The solutions include:

  • Stop funding new highway capacity. Take a hard look at projects “in the pipeline” – that have been in the planning stages for years, and that may be getting funding now that under new infrastructure money is available – and make sure they align with state climate goals.
  • Revise projects that have no impact on VMT to incorporate greater benefits to people walking, biking, and taking public transit. Caltrans could start with its recent Complete Streets policy, which should be implemented at scale on projects that Caltrans is involved in, as well as local and regional projects. Things like sidewalks, protected bike lane networks, and transit-only lanes should be incorporated into more projects.
  • Build a better pipeline of VMT-reducing projects so that money can flow to shovel-ready and shovel-worthy projects.

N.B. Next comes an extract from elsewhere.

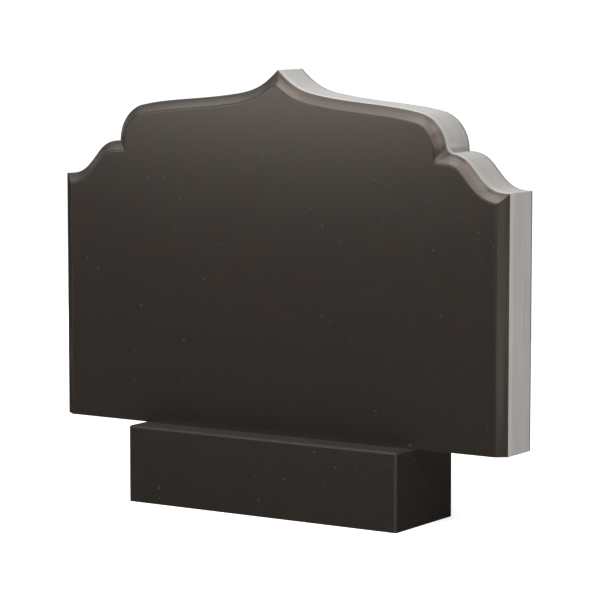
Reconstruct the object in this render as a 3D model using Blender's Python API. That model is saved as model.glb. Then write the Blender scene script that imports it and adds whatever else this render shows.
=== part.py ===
"""Upright headstone of dark stone: a shaped stele with a chamfered face, standing on a plain plinth block.

Lengths are in metres. +Z is up, the face looks along -Y, and the origin is the middle of the
plinth's underside.
"""

import math

import bmesh
import bpy
from mathutils import Vector

# The plinth block
PLINTH_WIDTH = 0.607
PLINTH_DEPTH = 0.206
PLINTH_HEIGHT = 0.150
PLINTH_ARRIS = 0.007
PLINTH_ARRIS_STEPS = 4

# The mortar bed that the stele stands on, left open between the two stones
BED_GAP = 0.0003

# The stele's slab, and how high its straight sides stand above its foot
STELE_WIDTH = 1.000
STELE_THICKNESS = 0.100
SIDE_HEIGHT = 0.480

# The crown's levels, each above the one before: notch, shoulder, foot of the peak, tip
LOBE_RISE = 0.0685
SHOULDER_RISE = 0.071
FLANK_RISE = 0.0245
PEAK_RISE = 0.049

# How far each stretch of the crown runs sideways. The flank takes what is left of the half width.
PEAK_RUN = 0.110
SHOULDER_RUN = 0.052
LOBE_RUN = 0.132

# The point where the lobe's round top turns into the hollow beside it, counted from the notch
TURN_RUN = 0.0555
TURN_DROP = 0.026

# How steeply the outline falls at each point of the crown
PEAK_FALL = math.radians(44)
FLANK_FALL = math.radians(8)
SHOULDER_FALL = math.radians(13)
TURN_FALL = math.radians(49.5)
NOTCH_WALL_FALL = math.radians(90)
LEVEL = 0.0

# How far the outline keeps to that slope, before the point and after it
PEAK_PULL_AFTER = 0.051
FLANK_PULL_BEFORE = 0.052
FLANK_PULL_AFTER = 0.077
SHOULDER_PULL_BEFORE = 0.061
SHOULDER_PULL_AFTER = 0.020
NOTCH_PULL_BEFORE = 0.044
NOTCH_PULL_AFTER = 0.027
TURN_PULL_BEFORE = 0.022
TURN_PULL_AFTER = 0.043
CORNER_PULL_BEFORE = 0.038

# Straight pieces that each curved stretch of the outline is made of
PEAK_STEPS = 12
FLANK_STEPS = 8
SHOULDER_STEPS = 14
LOBE_STEPS = 9
HOLLOW_STEPS = 10

# How often the search for a mitre's place is halved
MITRE_HALVINGS = 40

# The chamfer round the face, softened where it meets the face, and the fine arris at the back
CHAMFER_WIDTH = 0.019
CHAMFER_DEPTH = 0.014
CHAMFER_EASE_RADIUS = 0.010
CHAMFER_EASE_STEPS = 4
BACK_ARRIS = 0.0015

SHARP_ANGLE = math.radians(28)


def clear_scene():
    for thing in list(bpy.data.objects):
        bpy.data.objects.remove(thing, do_unlink=True)


def stone(name, color, roughness):
    """Makes a plain stone material."""
    material = bpy.data.materials.new(name)
    material.use_nodes = True
    shader = material.node_tree.nodes["Principled BSDF"]
    shader.inputs["Base Color"].default_value = (*color, 1.0)
    shader.inputs["Roughness"].default_value = roughness
    shader.inputs["Metallic"].default_value = 0.0
    return material


def add_object(name, work, materials):
    """Turns the worked mesh into a named object with its materials, shaded smooth between sharp edges."""
    bmesh.ops.recalc_face_normals(work, faces=work.faces)
    mesh = bpy.data.meshes.new(name)
    work.to_mesh(mesh)
    work.free()
    for material in materials:
        mesh.materials.append(material)
    mesh.shade_smooth()
    mesh.set_sharp_from_angle(angle=SHARP_ANGLE)
    thing = bpy.data.objects.new(name, mesh)
    bpy.context.scene.collection.objects.link(thing)
    return thing


def curve(start, start_fall, start_pull, end, end_fall, end_pull):
    """Gives the four points of a curve that leaves start and arrives at end at the given slopes."""
    leave = Vector((math.cos(start_fall), -math.sin(start_fall))) * start_pull
    arrive = Vector((math.cos(end_fall), -math.sin(end_fall))) * end_pull
    return start, start + leave, end - arrive, end


def crown_curves():
    """Gives the curves of the crown's right half as (x, z) points, from the peak to the corner."""
    half_width = STELE_WIDTH / 2
    notch_x = half_width - LOBE_RUN
    notch_z = SIDE_HEIGHT + LOBE_RISE
    shoulder_z = notch_z + SHOULDER_RISE
    flank_z = shoulder_z + FLANK_RISE

    peak = Vector((0.0, flank_z + PEAK_RISE))
    flank = Vector((PEAK_RUN, flank_z))
    shoulder = Vector((notch_x - SHOULDER_RUN, shoulder_z))
    notch = Vector((notch_x, notch_z))
    turn = Vector((notch_x + TURN_RUN, notch_z - TURN_DROP))
    corner = Vector((half_width, SIDE_HEIGHT))

    peak_side = curve(peak, PEAK_FALL, PEAK_PULL_AFTER, flank, FLANK_FALL, FLANK_PULL_BEFORE)
    flank_top = curve(flank, FLANK_FALL, FLANK_PULL_AFTER, shoulder, SHOULDER_FALL, SHOULDER_PULL_BEFORE)
    shoulder_round = curve(shoulder, SHOULDER_FALL, SHOULDER_PULL_AFTER,
                           notch, NOTCH_WALL_FALL, NOTCH_PULL_BEFORE)
    lobe = curve(notch, LEVEL, NOTCH_PULL_AFTER, turn, TURN_FALL, TURN_PULL_BEFORE)
    hollow = curve(turn, TURN_FALL, TURN_PULL_AFTER, corner, LEVEL, CORNER_PULL_BEFORE)
    return peak_side, flank_top, shoulder_round, lobe, hollow


def point_inside(bend, share, inset):
    """Gives the point at a share of a curve's parameter, moved square into the stone by inset."""
    a, b, c, d = bend
    rest = 1 - share
    point = a * rest**3 + b * (3 * rest**2 * share) + c * (3 * rest * share**2) + d * share**3
    along = ((b - a) * rest**2 + (c - b) * (2 * rest * share) + (d - c) * share**2).normalized()
    return point + Vector((along.y, -along.x)) * inset


def mitre_share(bend, inset, x):
    """Gives the share at which the curve, moved in by inset, crosses the upright line at x."""
    low, high = 0.0, 1.0
    for _ in range(MITRE_HALVINGS):
        middle = (low + high) / 2
        if point_inside(bend, middle, inset).x < x:
            low = middle
        else:
            high = middle
    return (low + high) / 2


def stretch(bend, inset, steps, start=0.0, end=1.0):
    """Gives the points after the first along a curve moved in by inset, between two shares of it."""
    return [point_inside(bend, start + (end - start) * step / steps, inset) for step in range(1, steps + 1)]


def half_outline(inset):
    """Gives the right half of the rim moved in by inset, from the tip of the peak to the foot."""
    peak_side, flank_top, shoulder_round, lobe, hollow = crown_curves()
    side_x = STELE_WIDTH / 2 - inset
    peak_cut = mitre_share(peak_side, inset, 0.0)
    corner_cut = mitre_share(hollow, inset, side_x)

    tip = Vector((0.0, point_inside(peak_side, peak_cut, inset).y))
    notch = shoulder_round[-1] - Vector((inset, inset))
    corner = Vector((side_x, point_inside(hollow, corner_cut, inset).y))
    foot = Vector((side_x, 0.0))

    points = [tip]
    points += stretch(peak_side, inset, PEAK_STEPS, start=peak_cut)
    points += stretch(flank_top, inset, FLANK_STEPS)
    points += stretch(shoulder_round, inset, SHOULDER_STEPS)[:-1] + [notch]
    points += stretch(lobe, inset, LOBE_STEPS)
    points += stretch(hollow, inset, HOLLOW_STEPS, end=corner_cut)[:-1] + [corner, foot]
    return points


def edge_profile():
    """Gives (inset from the rim, depth behind the face) from the face's border round to the back."""
    slope = math.atan2(CHAMFER_DEPTH, CHAMFER_WIDTH)
    border = CHAMFER_WIDTH + CHAMFER_EASE_RADIUS * math.tan(slope / 2)
    profile = []
    for step in range(CHAMFER_EASE_STEPS + 1):
        turn = slope * step / CHAMFER_EASE_STEPS
        inset = border - CHAMFER_EASE_RADIUS * math.sin(turn)
        profile.append((inset, CHAMFER_EASE_RADIUS * (1 - math.cos(turn))))
    profile.append((0.0, CHAMFER_DEPTH))
    profile.append((0.0, STELE_THICKNESS - BACK_ARRIS))
    profile.append((BACK_ARRIS, STELE_THICKNESS))
    return profile


def add_ring(work, inset, depth):
    """Adds the rim, moved in by inset, as an open row of points from the left foot to the right foot."""
    right = half_outline(inset)
    left = [Vector((-point.x, point.y)) for point in reversed(right[1:])]
    y = depth - STELE_THICKNESS / 2
    return [work.verts.new((point.x, y, point.y)) for point in left + right]


def make_stele(polished, ground):
    """Makes the slab: a chamfered face, edges ground square to it, and a flat back and foot."""
    profile = edge_profile()
    work = bmesh.new()
    rings = [add_ring(work, inset, depth) for inset, depth in profile]

    for (ring, following), (inset, _), (next_inset, _) in zip(zip(rings, rings[1:]), profile, profile[1:]):
        is_edge = inset == 0.0 and next_inset == 0.0
        for index in range(len(ring) - 1):
            face = work.faces.new((ring[index], ring[index + 1], following[index + 1], following[index]))
            face.material_index = 1 if is_edge else 0

    work.faces.new(rings[0])
    work.faces.new(rings[-1])
    left_feet = [ring[0] for ring in rings]
    right_feet = [ring[-1] for ring in reversed(rings)]
    foot = work.faces.new(left_feet + right_feet)
    foot.material_index = 1

    stele = add_object("stele", work, (polished, ground))
    stele.location = (0.0, 0.0, PLINTH_HEIGHT + BED_GAP)
    return stele


def make_plinth(polished):
    """Makes the block, with every arris softened but those it beds on."""
    work = bmesh.new()
    bmesh.ops.create_cube(work, size=1.0)
    for vert in work.verts:
        vert.co.x *= PLINTH_WIDTH
        vert.co.y *= PLINTH_DEPTH
        vert.co.z = PLINTH_HEIGHT if vert.co.z > 0 else 0.0
    soft = [edge for edge in work.edges if any(vert.co.z > 0 for vert in edge.verts)]
    bmesh.ops.bevel(work, geom=soft, offset=PLINTH_ARRIS, segments=PLINTH_ARRIS_STEPS,
                    profile=0.5, affect="EDGES", clamp_overlap=True)
    return add_object("plinth", work, (polished,))


clear_scene()
make_plinth(stone("polished plinth stone", (0.024, 0.021, 0.017), 0.22))
make_stele(stone("polished stele stone", (0.027, 0.023, 0.019), 0.22),
           stone("ground edge stone", (0.34, 0.32, 0.31), 0.6))
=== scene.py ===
"""Dresses the headstone: a polished dark stele with pale ground edges, on a polished plinth block.

Lengths are in metres. +Z is up, the face looks along -Y, and the origin is the middle of the
plinth's underside.
"""

import math

import bmesh
import bpy
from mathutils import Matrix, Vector


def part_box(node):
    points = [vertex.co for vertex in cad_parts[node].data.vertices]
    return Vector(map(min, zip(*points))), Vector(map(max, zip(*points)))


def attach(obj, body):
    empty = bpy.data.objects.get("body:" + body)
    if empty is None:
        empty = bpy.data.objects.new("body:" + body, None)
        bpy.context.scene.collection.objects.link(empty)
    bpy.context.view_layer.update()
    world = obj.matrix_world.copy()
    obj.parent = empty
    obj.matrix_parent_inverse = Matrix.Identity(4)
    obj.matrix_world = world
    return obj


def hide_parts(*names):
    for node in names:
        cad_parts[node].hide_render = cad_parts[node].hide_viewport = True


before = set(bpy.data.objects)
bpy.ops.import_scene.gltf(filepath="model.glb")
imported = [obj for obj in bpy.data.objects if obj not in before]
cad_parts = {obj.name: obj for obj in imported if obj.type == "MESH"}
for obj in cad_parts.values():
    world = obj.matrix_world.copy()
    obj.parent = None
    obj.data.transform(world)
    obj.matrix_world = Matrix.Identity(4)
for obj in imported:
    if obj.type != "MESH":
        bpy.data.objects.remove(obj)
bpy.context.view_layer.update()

# The crown's levels, each above the one before: notch, shoulder, foot of the peak, tip
LOBE_RISE = 0.0685
SHOULDER_RISE = 0.071
FLANK_RISE = 0.0245
PEAK_RISE = 0.049

# How far each stretch of the crown runs sideways. The flank takes what is left of the half width.
PEAK_RUN = 0.110
SHOULDER_RUN = 0.052
LOBE_RUN = 0.132

# The point where the lobe's round top turns into the hollow beside it, counted from the notch
TURN_RUN = 0.0555
TURN_DROP = 0.026

# How steeply the outline falls at each point of the crown
PEAK_FALL = math.radians(44)
FLANK_FALL = math.radians(8)
SHOULDER_FALL = math.radians(13)
TURN_FALL = math.radians(49.5)
NOTCH_WALL_FALL = math.radians(90)
LEVEL = 0.0

# How far the outline keeps to that slope, before the point and after it
PEAK_PULL_AFTER = 0.051
FLANK_PULL_BEFORE = 0.052
FLANK_PULL_AFTER = 0.077
SHOULDER_PULL_BEFORE = 0.061
SHOULDER_PULL_AFTER = 0.020
NOTCH_PULL_BEFORE = 0.044
NOTCH_PULL_AFTER = 0.027
TURN_PULL_BEFORE = 0.022
TURN_PULL_AFTER = 0.043
CORNER_PULL_BEFORE = 0.038

# Straight pieces that each stretch of the outline is made of
TIP_STEPS = 4
PEAK_STEPS = 36
FLANK_STEPS = 24
SHOULDER_STEPS = 32
WALL_STEPS = 6
FILLET_STEPS = 10
LIP_STEPS = 6
LOBE_STEPS = 20
HOLLOW_STEPS = 32
CORNER_STEPS = 4
SIDE_STEPS = 16

# The chamfer round the face: slightly hollow, and eased where it meets the face
CHAMFER_WIDTH = 0.019
CHAMFER_DEPTH = 0.014
CHAMFER_HOLLOW = 0.0009
CHAMFER_STEPS = 8
CHAMFER_EASE = 0.006
CHAMFER_EASE_STEPS = 6

# The paler strip behind the rim that the chamfer's cutter also passed over: its depth, the short step
# behind it, and how softly its colour ends before and after that depth
STRIP_DEPTH = 0.013
STRIP_STEP = 0.0003
STRIP_FADE_BEFORE = 0.001
STRIP_FADE_AFTER = 0.002

# The fillet that the cutter left in the right notch, at the rim and at the face's border, the far
# smaller one in the left notch, and how far beside a notch the points stand closer together
FILLET_REACH = 0.017
BORDER_FILLET_REACH = 0.008
SHARP_REACH = 0.0006
NEAR_NOTCH = 0.022

# How round the outline's own corners are: the peak's tip at the rim, the same tip at the face's
# border, and the side corner
TIP_RADIUS = 0.0004
BORDER_TIP_RADIUS = 0.022
CORNER_RADIUS = 0.0006

# The fine arrises at the rim and at the back, and the flat margin that keeps a broad face's shading true
RIM_RADIUS = 0.0006
RIM_STEPS = 3
BACK_ARRIS = 0.0015
MARGIN = 0.0012

# How far behind the rim the edge's colour turns to painted shade towards the back's arris, and how softly:
# a dark band standing in for the polished back arris mirroring the dim room
BACK_LINE = 0.0798
BACK_LINE_FADE = 0.001

# How often the search for a place on a curve is halved
HALVINGS = 40

# The plinth block's soft arrises
PLINTH_ARRIS = 0.0045
PLINTH_ARRIS_STEPS = 8

# The angle from which an edge is shaded sharp
SHARP_ANGLE = math.radians(30)

# The places of the finishes on the stele, and of the second one on the plinth
POLISHED = 0
CHAMFERED = 1
GROUND = 2
HONED = 1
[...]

  • Create a more transparent process for tracking and reporting data on projects, so decision-makers and the public can better understand the overall impacts of our investment choices.

“With every year’s State budget and in every new program funding cycle, the State has an opportunity to more fully embrace a climate-friendly and equitable approach to funding transportation,” writes Rubin. “That means investing in projects that connect communities rather than divide them, and provide clean and affordable options for all.